第4節 まとめ
本章では、感染症がもたらした人々の生活や企業業績への影響について、各種データを用いて確認するとともに、感染症下における事業再構築の実施状況について分析した。
第1節では、既存の統計に加えオルタナティブデータを用いて、感染症がもたらした人々の行動、企業業績、地域経済への影響について概観した。緊急事態宣言やまん延防止措置が発令された時期には、全国の主要地点の多くで人口変動率が2019年同月比で減少していたことを確認した。同時期には特に外食、宿泊などの消費支出が大きく減少している。また、多くの中小企業が感染症により企業活動に影響を受け、企業利益が減少したことも確認した。地域経済においては、感染症の拡大に伴って生産・設備投資の停滞が見られたが、足元で持ち直しの傾向を確認した。加えて、キャッシュレス化の進展など、人々の行動様式への影響も確認した。

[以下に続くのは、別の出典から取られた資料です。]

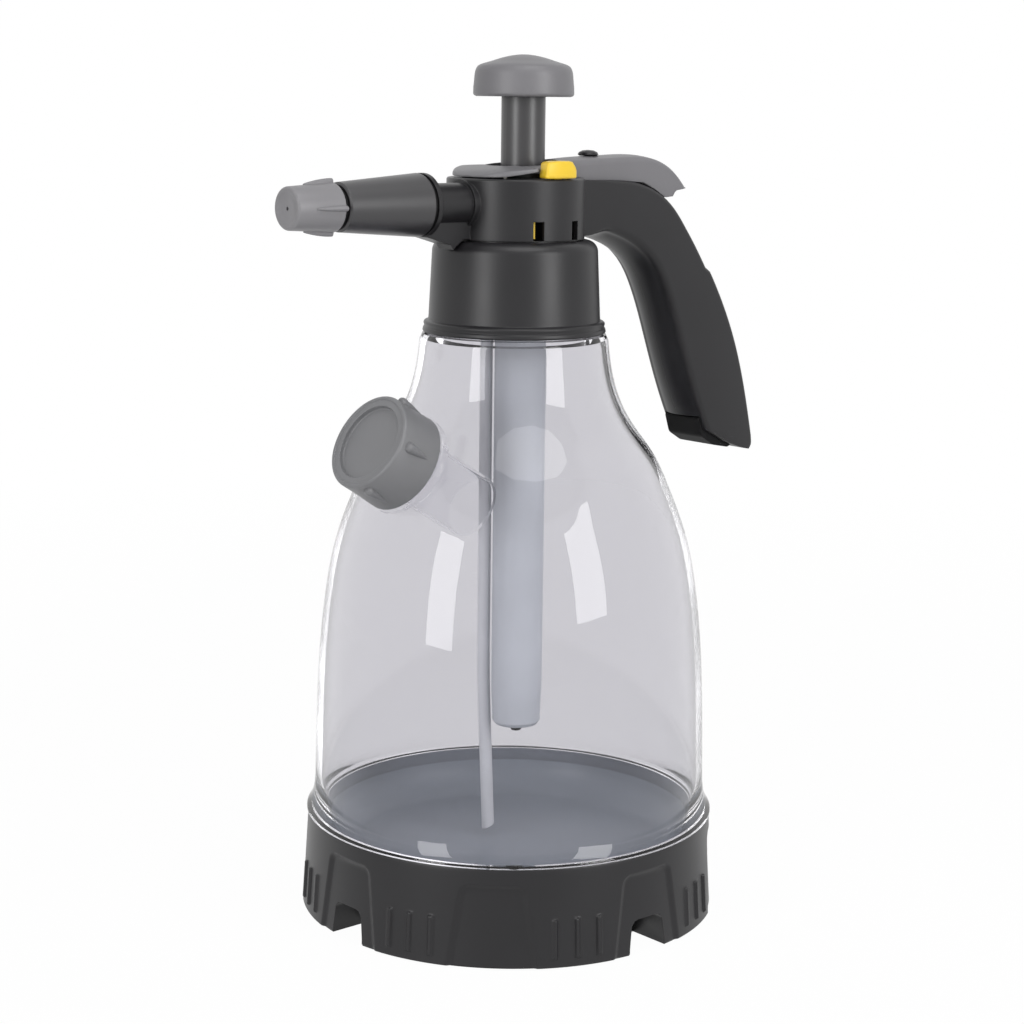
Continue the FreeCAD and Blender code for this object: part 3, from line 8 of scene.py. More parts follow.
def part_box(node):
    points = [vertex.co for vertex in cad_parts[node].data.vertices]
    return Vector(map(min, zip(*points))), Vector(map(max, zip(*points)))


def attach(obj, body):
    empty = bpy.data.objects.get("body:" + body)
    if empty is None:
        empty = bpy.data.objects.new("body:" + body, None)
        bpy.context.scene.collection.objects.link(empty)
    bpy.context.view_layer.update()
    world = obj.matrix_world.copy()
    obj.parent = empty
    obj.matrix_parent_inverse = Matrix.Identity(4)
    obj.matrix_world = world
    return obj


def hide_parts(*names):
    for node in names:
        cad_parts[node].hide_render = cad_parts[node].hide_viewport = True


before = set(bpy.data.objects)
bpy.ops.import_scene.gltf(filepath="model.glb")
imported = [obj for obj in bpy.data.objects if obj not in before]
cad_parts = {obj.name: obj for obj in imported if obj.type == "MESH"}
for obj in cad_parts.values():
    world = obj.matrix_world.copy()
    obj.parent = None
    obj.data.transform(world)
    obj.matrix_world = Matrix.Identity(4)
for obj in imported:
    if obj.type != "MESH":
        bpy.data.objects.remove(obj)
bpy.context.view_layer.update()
MM = 0.001

# Camera: at the height of the knob's foot and ahead of the sprayer's left side, looking down ten
# degrees, so that the nozzle points left and towards the viewer. Its turns are in degrees.
camera_place = Vector((0.4939, 0.5662, 0.2774))
camera_heading = 138.9
camera_pitch = -10.55
camera_roll = 0.68
camera_lens = 77.97


def turned(degrees, axis):
    """A turn about X, Y or Z."""
    return Matrix.Rotation(math.radians(degrees), 4, axis)


camera_data = bpy.data.cameras.new("camera")
camera_data.lens = camera_lens
camera_data.sensor_width = 36.0
camera_data.clip_end = 30.0
camera = bpy.data.objects.new("camera", camera_data)
camera.matrix_world = (
    Matrix.Translation(camera_place)
    @ turned(camera_heading, "Z")
    @ turned(90 + camera_pitch, "X")
    @ turned(camera_roll, "Z")
)
bpy.context.scene.collection.objects.link(camera)
bpy.context.scene.camera = camera
bpy.context.scene.view_settings.view_transform = "Standard"

# Room: a white cove. Rays that are seen, or that a gloss or glass surface sees, meet plain white,
# and the light that falls on the sprayer from it is a soft fill.
fill_level = 0.33


def add_node(tree, kind, inputs=(), **settings):
    """A new shader node. Its inputs, by name or number, take a value or another node's output."""
    node = tree.nodes.new(kind)
    for name, setting in settings.items():
        setattr(node, name, setting)
    for label, source in dict(inputs).items():
        if isinstance(source, bpy.types.NodeSocket):
            tree.links.new(source, node.inputs[label])
        else:
            node.inputs[label].default_value = source
    return node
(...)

第2節では、感染症下で実施された中小企業政策の実績について概観した。最初に感染症が流行した時期に講じられた資金繰り支援策について、感染症による影響の収束と共に終了した支援策がある一方、感染症の再流行と共に再び利用が増加する支援策もあることを確認した。また、売上高の減少や利益水準の低下への対応に限らず、将来の不確実性に備え、多くの中小企業が資金調達を実施していることを確認した。
第3節では、感染症下での事業再構築の実施状況について分析した。事業再構築を実施した企業の大半が売上面での効果が既にある又は見込まれるとしており、売上面以外でも、既存事業とのシナジー効果などを感じている企業も存在していることを確認し、事業環境が大きく変化する中で、事業再構築の実施を検討することの重要性について、事例を交えて示した。